EXERCISE BRIEF. Go through the material below and copy each line where the word "this" appears.

Object data in JSON
----

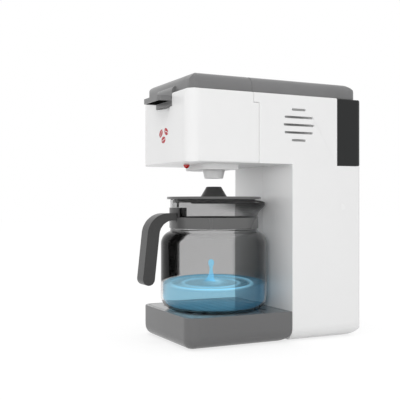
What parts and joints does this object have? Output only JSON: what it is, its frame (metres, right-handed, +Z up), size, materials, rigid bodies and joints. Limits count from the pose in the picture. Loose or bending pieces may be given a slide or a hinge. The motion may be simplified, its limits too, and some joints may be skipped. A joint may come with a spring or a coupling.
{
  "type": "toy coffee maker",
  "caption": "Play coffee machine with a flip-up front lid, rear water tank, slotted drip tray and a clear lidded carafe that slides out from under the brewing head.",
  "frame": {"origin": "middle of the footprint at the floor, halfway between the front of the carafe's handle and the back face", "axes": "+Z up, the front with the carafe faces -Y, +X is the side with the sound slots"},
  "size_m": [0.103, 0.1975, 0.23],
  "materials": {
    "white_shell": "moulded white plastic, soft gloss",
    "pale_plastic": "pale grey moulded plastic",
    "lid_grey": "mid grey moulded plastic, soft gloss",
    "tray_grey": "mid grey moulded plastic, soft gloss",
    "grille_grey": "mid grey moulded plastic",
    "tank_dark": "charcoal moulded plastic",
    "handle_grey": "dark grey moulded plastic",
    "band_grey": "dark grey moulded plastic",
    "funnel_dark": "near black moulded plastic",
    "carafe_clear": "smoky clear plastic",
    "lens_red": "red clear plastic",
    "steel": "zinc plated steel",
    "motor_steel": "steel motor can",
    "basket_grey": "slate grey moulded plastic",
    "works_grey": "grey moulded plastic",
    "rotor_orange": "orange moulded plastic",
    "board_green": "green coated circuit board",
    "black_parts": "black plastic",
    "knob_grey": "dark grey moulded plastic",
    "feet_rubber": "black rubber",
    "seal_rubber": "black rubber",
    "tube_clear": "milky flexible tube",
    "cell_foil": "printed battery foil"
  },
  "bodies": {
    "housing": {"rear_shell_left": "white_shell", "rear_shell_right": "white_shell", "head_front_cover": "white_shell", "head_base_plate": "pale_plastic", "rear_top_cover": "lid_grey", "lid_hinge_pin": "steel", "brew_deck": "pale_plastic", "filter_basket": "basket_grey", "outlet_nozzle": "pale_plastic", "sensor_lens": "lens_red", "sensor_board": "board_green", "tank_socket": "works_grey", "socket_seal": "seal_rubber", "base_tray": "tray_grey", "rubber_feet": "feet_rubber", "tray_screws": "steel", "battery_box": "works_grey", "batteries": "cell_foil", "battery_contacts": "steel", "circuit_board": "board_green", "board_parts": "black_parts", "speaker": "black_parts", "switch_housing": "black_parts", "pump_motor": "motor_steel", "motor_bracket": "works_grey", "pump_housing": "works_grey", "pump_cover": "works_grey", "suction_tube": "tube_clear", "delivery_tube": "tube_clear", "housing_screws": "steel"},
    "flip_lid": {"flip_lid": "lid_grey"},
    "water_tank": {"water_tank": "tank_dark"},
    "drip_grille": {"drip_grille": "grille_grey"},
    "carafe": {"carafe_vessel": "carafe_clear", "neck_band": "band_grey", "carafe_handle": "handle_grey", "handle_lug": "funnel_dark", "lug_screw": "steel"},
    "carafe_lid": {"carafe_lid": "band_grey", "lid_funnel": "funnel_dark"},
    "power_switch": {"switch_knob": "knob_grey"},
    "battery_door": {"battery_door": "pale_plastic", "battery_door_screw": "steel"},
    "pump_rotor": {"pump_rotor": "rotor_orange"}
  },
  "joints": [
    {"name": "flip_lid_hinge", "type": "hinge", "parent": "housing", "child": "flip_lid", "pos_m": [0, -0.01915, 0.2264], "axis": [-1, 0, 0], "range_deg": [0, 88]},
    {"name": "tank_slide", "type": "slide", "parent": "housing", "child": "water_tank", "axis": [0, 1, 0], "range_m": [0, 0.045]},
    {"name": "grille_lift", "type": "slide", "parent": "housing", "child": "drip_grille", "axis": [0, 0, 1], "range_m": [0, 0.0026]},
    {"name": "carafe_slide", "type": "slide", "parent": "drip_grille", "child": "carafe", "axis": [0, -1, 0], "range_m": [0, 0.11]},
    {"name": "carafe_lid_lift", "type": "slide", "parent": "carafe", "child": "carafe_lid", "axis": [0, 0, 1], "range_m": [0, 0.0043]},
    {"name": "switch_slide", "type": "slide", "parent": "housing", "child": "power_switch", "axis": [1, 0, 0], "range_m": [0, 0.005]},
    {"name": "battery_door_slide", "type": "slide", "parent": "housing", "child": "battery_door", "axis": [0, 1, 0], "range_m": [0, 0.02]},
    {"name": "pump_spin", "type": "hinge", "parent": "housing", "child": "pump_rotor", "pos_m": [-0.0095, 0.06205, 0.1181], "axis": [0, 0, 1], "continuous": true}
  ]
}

----

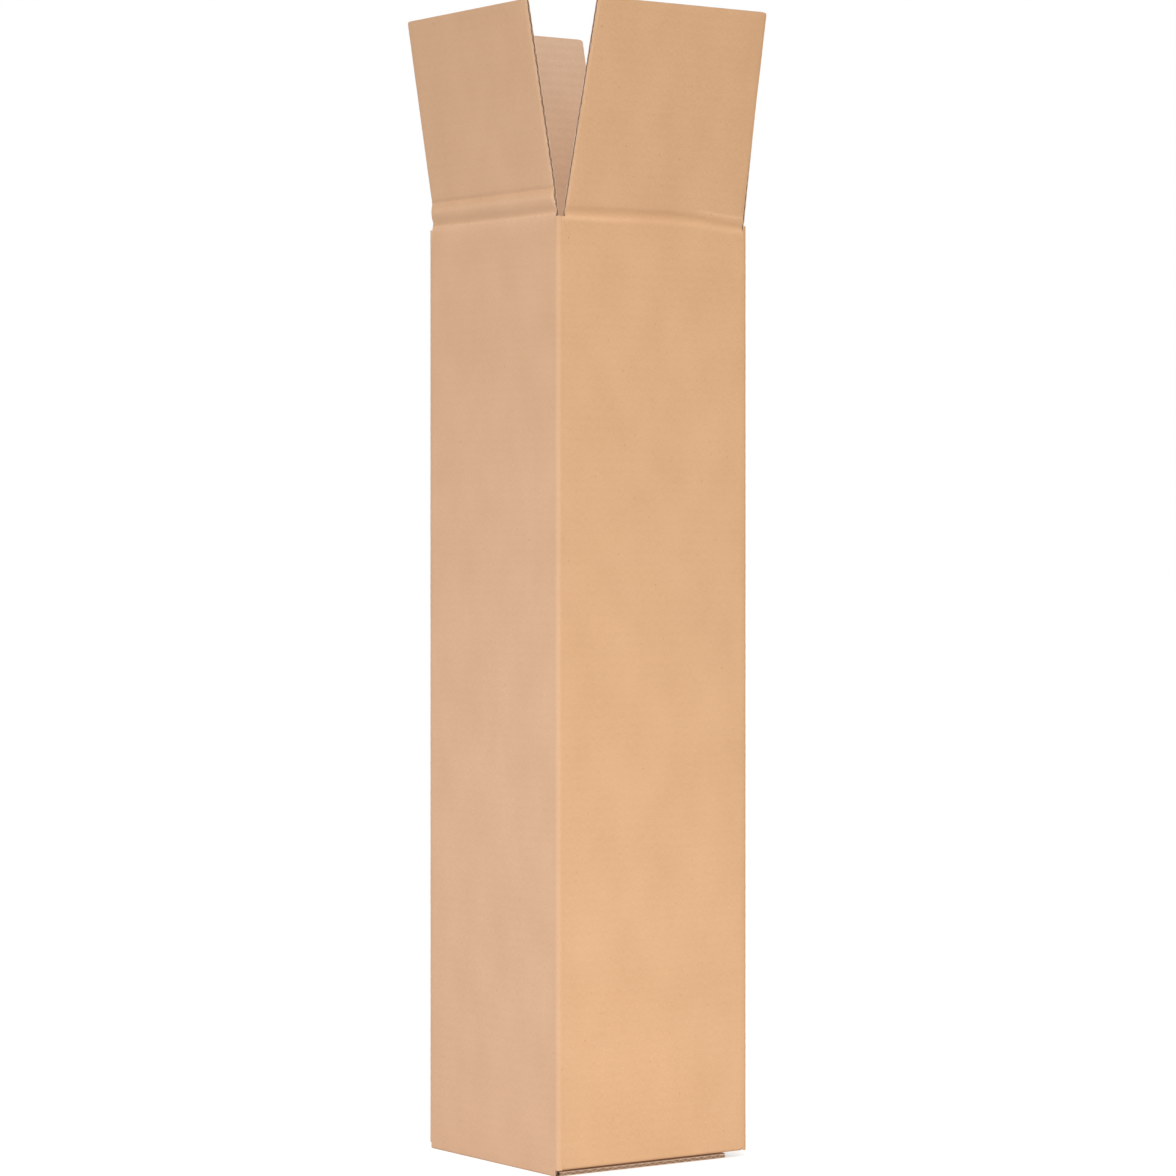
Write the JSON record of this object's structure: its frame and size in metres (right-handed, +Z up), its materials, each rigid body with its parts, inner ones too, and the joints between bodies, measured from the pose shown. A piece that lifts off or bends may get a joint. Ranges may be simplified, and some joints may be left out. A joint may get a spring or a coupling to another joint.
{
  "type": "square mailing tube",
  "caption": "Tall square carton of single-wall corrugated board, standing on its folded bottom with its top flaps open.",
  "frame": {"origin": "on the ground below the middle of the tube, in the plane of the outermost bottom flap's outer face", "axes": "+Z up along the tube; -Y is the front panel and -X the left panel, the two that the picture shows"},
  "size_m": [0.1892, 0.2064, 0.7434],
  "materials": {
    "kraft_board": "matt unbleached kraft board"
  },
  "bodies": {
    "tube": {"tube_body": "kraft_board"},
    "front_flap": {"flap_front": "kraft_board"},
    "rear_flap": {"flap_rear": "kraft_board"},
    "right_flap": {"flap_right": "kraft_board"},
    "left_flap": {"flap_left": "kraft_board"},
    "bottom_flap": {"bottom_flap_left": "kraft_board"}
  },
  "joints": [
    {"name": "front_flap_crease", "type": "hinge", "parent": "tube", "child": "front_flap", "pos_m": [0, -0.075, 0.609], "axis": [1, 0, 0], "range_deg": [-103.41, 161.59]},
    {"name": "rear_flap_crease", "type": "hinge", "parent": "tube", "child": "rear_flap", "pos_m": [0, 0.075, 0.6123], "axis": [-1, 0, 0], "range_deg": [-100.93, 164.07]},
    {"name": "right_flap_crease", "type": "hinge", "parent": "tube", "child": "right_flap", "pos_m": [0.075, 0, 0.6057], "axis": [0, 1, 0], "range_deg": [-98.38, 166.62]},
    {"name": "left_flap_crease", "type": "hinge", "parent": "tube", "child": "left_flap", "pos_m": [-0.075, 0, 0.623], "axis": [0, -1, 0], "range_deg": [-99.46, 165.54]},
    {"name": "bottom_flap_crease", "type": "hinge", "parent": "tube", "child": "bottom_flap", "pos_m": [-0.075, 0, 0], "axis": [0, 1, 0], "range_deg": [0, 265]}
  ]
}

----

RESPONSE.
What parts and joints does this object have? Output only JSON: what it is, its frame (metres, right-handed, +Z up), size, materials, rigid bodies and joints. Limits count from the pose in the picture. Loose or bending pieces may be given a slide or a hinge. The motion may be simplified, its limits too, and some joints may be skipped. A joint may come with a spring or a coupling.
Write the JSON record of this object's structure: its frame and size in metres (right-handed, +Z up), its materials, each rigid body with its parts, inner ones too, and the joints between bodies, measured from the pose shown. A piece that lifts off or bends may get a joint. Ranges may be simplified, and some joints may be left out. A joint may get a spring or a coupling to another joint.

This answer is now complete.